Pronto habrá investigaciones y resultados concluyentes sobre ello, pero lo que apareció en las primeras semanas de septiembre fue primero una intervención desorganizada y tardía, y luego una movilización que empezó a poner en juego los medios y recursos de que dispone un país rico, preparando una respuesta  que se debate entre la reconstrucción destructiva y la deconstrucción creativa, como dijo oportunamente un experto aludiendo al dilema de hacer más de lo mismo y esperar que ocurra otra vez un desastre,  o intentar recomponer las cosas con soluciones de fondo, que serían muy costosas y prolongadas.


La secuela de Katrina tendrá también que ver con un cuestionamiento a la otra seguridad: la que tiene relación con los soportes naturales de los sistemas de vida, con el aprovisionamiento de servicios básicos para que funcionen las ciudades y muchas actividades productivas y en fin, con la seguridad ambiental a escalas planetarias y locales.

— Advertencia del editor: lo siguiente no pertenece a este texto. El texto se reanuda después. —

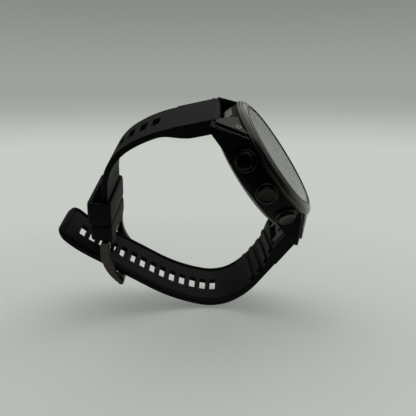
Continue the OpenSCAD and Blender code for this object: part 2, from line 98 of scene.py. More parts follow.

En la escala global la urgencia que se pone de nuevo sobre la mesa es la del modelo energético que se encuentra en la base de las emisiones de gases con efecto invernadero. En la escala local el tema es cada vez más la mitigación del impacto causado ya o en proceso, y el esfuerzo de adaptación ante los probables impactos tanto del deterioro ecológico ya acumulado, o el previsible por el cambio global que esta ocurriendo ya. 


Ello obliga sobre todo a reexaminar nuestras capacidades a lo largo del ciclo de identificación, prevención y mitigación de riesgos, de atención de emergencia, reconstrucción y evaluación del desastre, asunto que aparece de manera intermitente pero que no logra arraigar en nuestra cultura pública, como recién volvió a decirse en la  conmemoración del vigésimo aniversario de los sismos del 19 de septiembre de 1985. Y es una tarea inevitable que sigue enfrente: una actitud de mayor alerta ante los riesgos, un sentido renovado de responsabilidad de Estado ante la seguridad vital de la sociedad, más ciencia e información, y una organización pública en afinación y fortalecimiento constantes para contar con capacidad de respuesta. Si no, siempre estaremos a punto de que el blues sea también por cualquier punto de la parte nuestra del Golfo de México, o del Caribe, o del Pacífico… y así.  


* (Esta nota, con algunos cambios editoriales, fue publicada en Nexos 334, Oct. de 2005, págs. 10-12. El texto fue entregado el 10 de septiembre de 2005, y tenía como título original “La otra seguridad, o el blues de Nueva Orleans”.)